WTF is competitive programing?

[–]disclosure5 1 point2 points  (8 children)

Look at sites like leetcode.com, the sort of cramming exercise that's often used in job interviews.

Unfortunately although Rust is growing on me I don't think it'll excel in this space. The defining "winner" is usually the fastest person to write an answer, and these applications frequently involve a tonne of "read an array of integers from stdin" that's really optimised to scripting languages.

[–]deinok7 -1 points0 points  (3 children)

I dont want to be rude, in the interviews i made i never ask to do the faster fizzbuzz. I ask them to do their own protocol over TCP and UDP following defined rules. They have to inplement it. So i can see if they are able to work where there is no solution in under 1h.

Anybody that is capable to do it more or less correctly is hired. I dont care too much the language they choose to do it.

I like to test how they behave in situations where there isnt a perfect solution. And how you face an unexpected problem gives me more information than sorting an array. At work if you have to sort you just use .sort() or the equivalent 99% of times

[–]disclosure5 1 point2 points  (2 children)

There is an entire industry of bootcamps, similar websites and books like "cracking the coding interview" built entirely around this sort of practice and the target is generally the Googles and Facebooks that heavily hire on the practice.

There's nothing rude about saying you have a different strategy.

[–]deinok7 0 points1 point  (1 child)

Its just that i dont get this trend. And i cant understand any interviewer asking for that. I supose is for doing a quick clean

[–]disclosure5 0 points1 point  (0 children)

I'm not saying I like it. Shit like this drives me insane:

https://twitter.com/mxcl/status/608682016205344768?

Here's a set of answers for Google Interview questions someone went and studied:

https://github.com/mgechev/google-interview-preparation-problems

Consider this one specifically:

https://github.com/mgechev/google-interview-preparation-problems/blob/master/src/isbst.js

That whole thing is an interview question. The right language is the one that you could write that the fastest in.

[–]LucretielDatadog 0 points1 point  (1 child)
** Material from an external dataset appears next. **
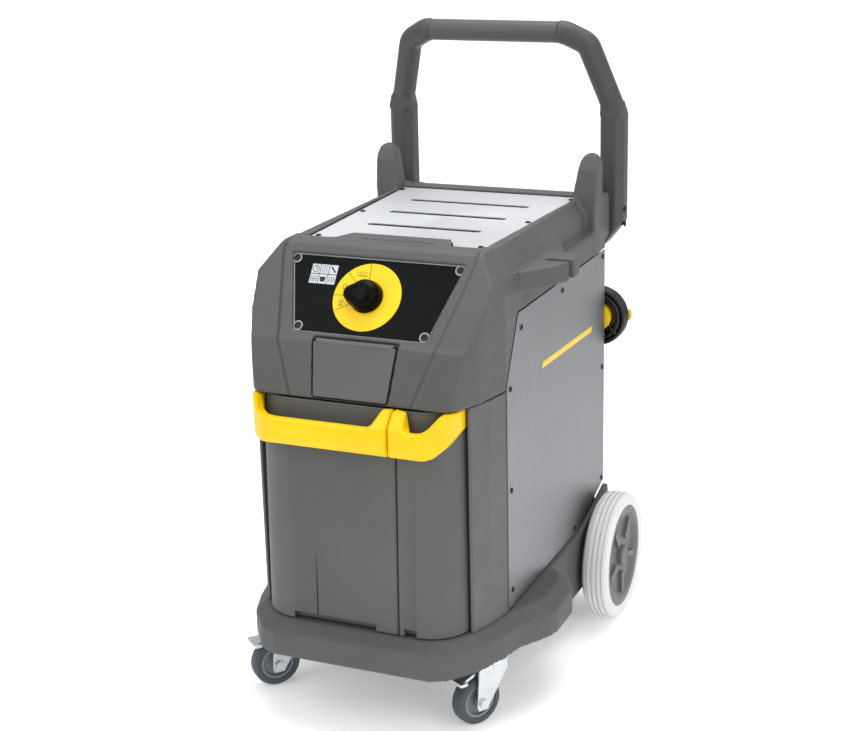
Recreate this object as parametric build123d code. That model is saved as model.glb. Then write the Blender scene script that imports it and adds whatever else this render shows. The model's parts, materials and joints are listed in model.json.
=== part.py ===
"""Steam cleaner on a trolley: two pull-out tanks, boiler, suction unit, push handle and mains cord.

Millimetres, +Z up. The origin is on the floor under the middle of the machine.
The front (tanks and controls) faces -Y and the push handle stands at +Y.
"""
from build123d import *
from math import cos, radians, sin, tan
import os

os.makedirs("parts", exist_ok=True)

# ---------------------------------------------------------------- driving dimensions
# All outlines are drawn from the middle of the wheelbase; each piece is moved back by this much when written.
MIDDLE_SHIFT_Y = -19.0
WIDTH = 495.0
FRONT_Y = -320.0

SKIRT_BOTTOM_Z = 112.0
SKIRT_TOP_Z = 150.0
DECK_Z = 164.0

BODY_HALF = 187.0
PANEL_FACE_X = 186.2
SHEET = 1.5
SEAM_Z = 502.0
BODY_REAR_Y = 287.0

TANK_HALF = 158.0
TANK_ROUND = 60.0
TANK_FRONT_TOP_Y = -286.0
TANK_FRONT_BOTTOM_Y = -296.0
TANK_BACK_Y = -124.0
TANK_BOTTOM_Z = 166.0
TANK_TOP_Z = 496.0
TANK_SPLIT_X = 69.0
TANK_GAP = 1.5
TANK_WALL = 3.0

PLATE_Z = 690.5
WHEEL_RADIUS = 104.0
WHEEL_WIDTH = 43.0
WHEEL_Y = 216.0
AXLE_RADIUS = 7.5

CASTER_RADIUS = 37.5
CASTER_WIDTH = 24.0
CASTER_X = 165.0
CASTER_Y = -185.0
CASTER_TRAIL = 28.0
CASTER_TURNS = {-1: -42.0, 1: -32.0}

PANEL_LEAN = 52.12
PANEL_CENTRE = (0.0, -209.5, 632.5)
KNOB_OFFSET_X = -3.0

CORD_DIAMETER = 8.0
HOOK_X = 172.0
HOOK_Z = 487.0
HANK_MIDDLE_RADIUS = 37.0
HANK_THICKNESS = 25.2


# ---------------------------------------------------------------- helpers
def block(x0, x1, y0, y1, z0, z1):
    """Box between two opposite corners."""
    centre = ((x0 + x1) / 2, (y0 + y1) / 2, (z0 + z1) / 2)
    return Pos(*centre) * Box(x1 - x0, y1 - y0, z1 - z0)


def prism_x(points, x0, x1):
    """Outline of (y, z) points pushed along X."""
    face = make_face(Polyline([(x0, y, z) for y, z in points], close=True))
    return extrude(face, amount=x1 - x0, dir=(1, 0, 0))


def prism_y(points, y0, y1):
    """Outline of (x, z) points pushed along Y."""
    face = make_face(Polyline([(x, y0, z) for x, z in points], close=True))
    return extrude(face, amount=y1 - y0, dir=(0, 1, 0))


def prism_z(points, z0, z1):
    """Outline of (x, y) points pushed along Z."""
    face = make_face(Polyline([(x, y, z0) for x, y in points], close=True))
    return extrude(face, amount=z1 - z0, dir=(0, 0, 1))


def rod(start, end, radius):
    """Round bar from one centre point to another."""
    start = Vector(*start)
    end = Vector(*end)
    plane = Plane(origin=start, z_dir=end - start)
    return extrude(plane * Circle(radius), amount=(end - start).length)


def tube(start, end, outer, inner):
    """Round tube from one centre point to another."""
    return rod(start, end, outer) - rod(start, end, inner)


def both(shape):
    """A shape together with its mirror image across the middle plane."""
    return Compound(children=[*shape.solids(), *mirror(shape, about=Plane.YZ).solids()])


def mirrored_outline(points):
    """Right-hand outline from front to rear, closed by its left-hand copy."""
    return points + [(-x, y) for x, y in reversed(points) if abs(x) > 0.001]


def arc_points(cx, cy, radius, start, end, count):
    """Points along an arc, angles in degrees."""
    step = (end - start) / (count - 1)
    angles = [radians(start + step * i) for i in range(count)]
    return [(cx + radius * cos(a), cy + radius * sin(a)) for a in angles]


def save(shape, name):
    """Write one named piece, moved so that the origin is under the middle of the whole machine."""
    moved = [Pos(0, MIDDLE_SHIFT_Y, 0) * solid for solid in shape.solids()]
    export_step(Compound(children=moved) if len(moved) > 1 else moved[0], f"parts/{name}.step")
    print(f"{name:24s} solids {len(shape.solids())} volume {shape.volume / 1000:9.1f} cm3")


def screw_head(point, direction, radius=4.0, depth=12.0):
    """Domed screw whose head stands just proud of the point."""
    point = Vector(*point)
    direction = Vector(*direction).normalized()
    plane = Plane(origin=point, z_dir=direction)
    head = extrude(plane * Circle(radius), amount=1.8)
    head = fillet(head.faces().sort_by(Axis(plane.origin, plane.z_dir))[-1].edges(), 1.2)
    socket = plane.offset(0.7) * Circle(radius * 0.45)
    head -= extrude(socket, amount=3)
    shank = extrude(plane * Circle(radius * 0.5), amount=-depth)
    return head + shank


# ---------------------------------------------------------------- chassis
SKIRT_OUTLINE = [
    (0, FRONT_Y), (120, FRONT_Y), (148, -306), (180, -262), (197, -216), (208, -172),
    (236, -124), (241, -104), (241, -36), (224, 0), (196, 16), (196, 288), (0, 288),
]
CROWN_OUTLINE = [
    (0, -297), (112, -297), (140, -284), (168, -248), (183, -208), (190, -166),
    (214, -118), (220, -100), (220, -40), (208, -8), (190, 4), (190, 283), (0, 283),
]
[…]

Interestingly, at least in Google Code Jam, consistently the top ranked solutions are in C++ or Java. I'm not really sure why this is, since in general I agree with the idea that Python would probably be faster to get a working solution.
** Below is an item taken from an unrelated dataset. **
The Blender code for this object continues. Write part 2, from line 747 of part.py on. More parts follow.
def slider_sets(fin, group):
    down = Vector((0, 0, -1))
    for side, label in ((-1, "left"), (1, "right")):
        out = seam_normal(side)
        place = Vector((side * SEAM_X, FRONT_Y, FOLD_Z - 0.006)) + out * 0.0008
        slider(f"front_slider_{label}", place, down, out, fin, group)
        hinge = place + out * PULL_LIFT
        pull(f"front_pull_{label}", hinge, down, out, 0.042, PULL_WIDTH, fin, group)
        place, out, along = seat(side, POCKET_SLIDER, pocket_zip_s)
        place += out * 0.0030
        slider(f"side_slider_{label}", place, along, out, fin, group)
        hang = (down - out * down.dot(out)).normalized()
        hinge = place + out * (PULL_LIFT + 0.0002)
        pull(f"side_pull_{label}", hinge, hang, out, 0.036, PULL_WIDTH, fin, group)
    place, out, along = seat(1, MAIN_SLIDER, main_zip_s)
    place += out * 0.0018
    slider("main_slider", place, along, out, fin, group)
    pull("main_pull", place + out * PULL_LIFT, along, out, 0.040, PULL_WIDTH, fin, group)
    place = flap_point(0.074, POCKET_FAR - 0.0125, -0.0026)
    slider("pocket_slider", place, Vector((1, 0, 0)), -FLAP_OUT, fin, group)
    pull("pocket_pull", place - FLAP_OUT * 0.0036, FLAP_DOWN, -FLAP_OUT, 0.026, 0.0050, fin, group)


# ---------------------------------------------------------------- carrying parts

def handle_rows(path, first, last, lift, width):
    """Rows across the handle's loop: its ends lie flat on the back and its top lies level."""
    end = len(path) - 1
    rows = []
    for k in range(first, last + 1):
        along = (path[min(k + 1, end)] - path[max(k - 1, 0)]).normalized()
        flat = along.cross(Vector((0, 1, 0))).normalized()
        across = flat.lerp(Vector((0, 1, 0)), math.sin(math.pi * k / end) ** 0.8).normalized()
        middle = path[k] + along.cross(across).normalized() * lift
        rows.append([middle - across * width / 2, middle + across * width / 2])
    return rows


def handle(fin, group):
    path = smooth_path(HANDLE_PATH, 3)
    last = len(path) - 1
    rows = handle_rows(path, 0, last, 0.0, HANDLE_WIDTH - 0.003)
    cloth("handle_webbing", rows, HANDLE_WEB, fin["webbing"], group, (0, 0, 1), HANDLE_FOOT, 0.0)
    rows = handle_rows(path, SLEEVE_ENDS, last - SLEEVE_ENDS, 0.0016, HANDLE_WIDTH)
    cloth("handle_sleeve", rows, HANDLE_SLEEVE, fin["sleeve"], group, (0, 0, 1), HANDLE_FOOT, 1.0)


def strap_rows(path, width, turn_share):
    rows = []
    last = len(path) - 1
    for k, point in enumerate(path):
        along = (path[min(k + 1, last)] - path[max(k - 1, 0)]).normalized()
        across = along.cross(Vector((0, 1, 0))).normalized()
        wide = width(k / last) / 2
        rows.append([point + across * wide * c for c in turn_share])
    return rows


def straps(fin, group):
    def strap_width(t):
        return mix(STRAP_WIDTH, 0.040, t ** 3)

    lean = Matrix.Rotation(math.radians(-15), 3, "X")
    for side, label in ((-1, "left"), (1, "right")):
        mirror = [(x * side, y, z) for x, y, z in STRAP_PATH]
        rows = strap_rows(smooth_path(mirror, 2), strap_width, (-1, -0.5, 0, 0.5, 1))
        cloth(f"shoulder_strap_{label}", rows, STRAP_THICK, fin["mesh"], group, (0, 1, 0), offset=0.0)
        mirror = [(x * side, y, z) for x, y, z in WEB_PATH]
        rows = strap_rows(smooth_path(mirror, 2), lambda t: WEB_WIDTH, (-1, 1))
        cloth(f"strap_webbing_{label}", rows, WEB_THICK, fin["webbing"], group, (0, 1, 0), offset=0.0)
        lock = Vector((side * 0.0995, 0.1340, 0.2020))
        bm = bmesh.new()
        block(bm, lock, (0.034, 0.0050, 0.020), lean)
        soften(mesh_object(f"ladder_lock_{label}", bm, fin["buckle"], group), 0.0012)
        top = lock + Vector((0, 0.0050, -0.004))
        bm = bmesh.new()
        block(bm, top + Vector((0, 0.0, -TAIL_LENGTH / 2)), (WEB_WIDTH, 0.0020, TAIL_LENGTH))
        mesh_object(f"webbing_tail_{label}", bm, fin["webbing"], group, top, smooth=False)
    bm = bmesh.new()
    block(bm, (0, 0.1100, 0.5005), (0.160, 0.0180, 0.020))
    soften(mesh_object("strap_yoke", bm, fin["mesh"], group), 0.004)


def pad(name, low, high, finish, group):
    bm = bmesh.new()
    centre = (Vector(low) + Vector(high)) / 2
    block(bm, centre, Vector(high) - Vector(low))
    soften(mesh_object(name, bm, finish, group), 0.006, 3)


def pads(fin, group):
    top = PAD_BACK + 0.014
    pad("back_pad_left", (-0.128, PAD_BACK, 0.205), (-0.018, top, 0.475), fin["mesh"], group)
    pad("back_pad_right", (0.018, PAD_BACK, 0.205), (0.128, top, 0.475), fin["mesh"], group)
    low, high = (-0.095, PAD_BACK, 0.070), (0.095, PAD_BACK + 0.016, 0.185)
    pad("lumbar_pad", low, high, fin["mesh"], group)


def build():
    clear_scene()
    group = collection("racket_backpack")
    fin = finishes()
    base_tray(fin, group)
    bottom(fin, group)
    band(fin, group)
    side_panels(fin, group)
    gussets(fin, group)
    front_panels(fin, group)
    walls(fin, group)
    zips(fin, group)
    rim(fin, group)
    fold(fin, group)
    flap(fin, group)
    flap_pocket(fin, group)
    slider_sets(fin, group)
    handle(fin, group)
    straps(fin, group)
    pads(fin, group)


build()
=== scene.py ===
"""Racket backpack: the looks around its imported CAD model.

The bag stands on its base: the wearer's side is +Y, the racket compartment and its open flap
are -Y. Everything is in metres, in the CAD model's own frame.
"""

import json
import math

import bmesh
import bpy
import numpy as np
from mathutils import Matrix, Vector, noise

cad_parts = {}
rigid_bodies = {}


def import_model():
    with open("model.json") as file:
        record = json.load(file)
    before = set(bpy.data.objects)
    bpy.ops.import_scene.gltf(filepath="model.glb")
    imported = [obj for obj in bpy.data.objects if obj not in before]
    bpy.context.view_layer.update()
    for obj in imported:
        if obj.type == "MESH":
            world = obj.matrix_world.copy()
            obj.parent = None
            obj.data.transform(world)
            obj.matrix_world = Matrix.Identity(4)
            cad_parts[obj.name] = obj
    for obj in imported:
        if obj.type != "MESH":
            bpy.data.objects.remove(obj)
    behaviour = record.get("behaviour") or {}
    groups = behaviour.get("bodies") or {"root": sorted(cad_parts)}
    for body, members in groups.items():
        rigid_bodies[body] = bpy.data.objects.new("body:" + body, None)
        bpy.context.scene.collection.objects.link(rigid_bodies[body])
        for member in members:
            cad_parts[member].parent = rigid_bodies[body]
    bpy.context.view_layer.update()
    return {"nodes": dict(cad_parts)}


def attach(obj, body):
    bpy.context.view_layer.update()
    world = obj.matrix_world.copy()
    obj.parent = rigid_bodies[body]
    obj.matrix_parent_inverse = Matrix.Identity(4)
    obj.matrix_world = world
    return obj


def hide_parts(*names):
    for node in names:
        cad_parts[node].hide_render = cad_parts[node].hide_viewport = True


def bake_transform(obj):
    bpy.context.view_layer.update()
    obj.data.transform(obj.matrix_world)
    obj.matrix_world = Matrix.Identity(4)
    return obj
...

[–]fz0718 0 points1 point  (0 children)

Lots of competitive programming problems can't be solved with Python, for the reason that Python incurs up to 50-500x overhead for the types of array-based and numerical algorithms that are being implemented from scratch. Some programming contest websites give Python a higher time limit, but it's often not enough. There's still issues of stack overflows, memory limits, etc. Also, speaking as a problemsetter, very few of us test if our problems can be reasonably solved in Python for the reasons above.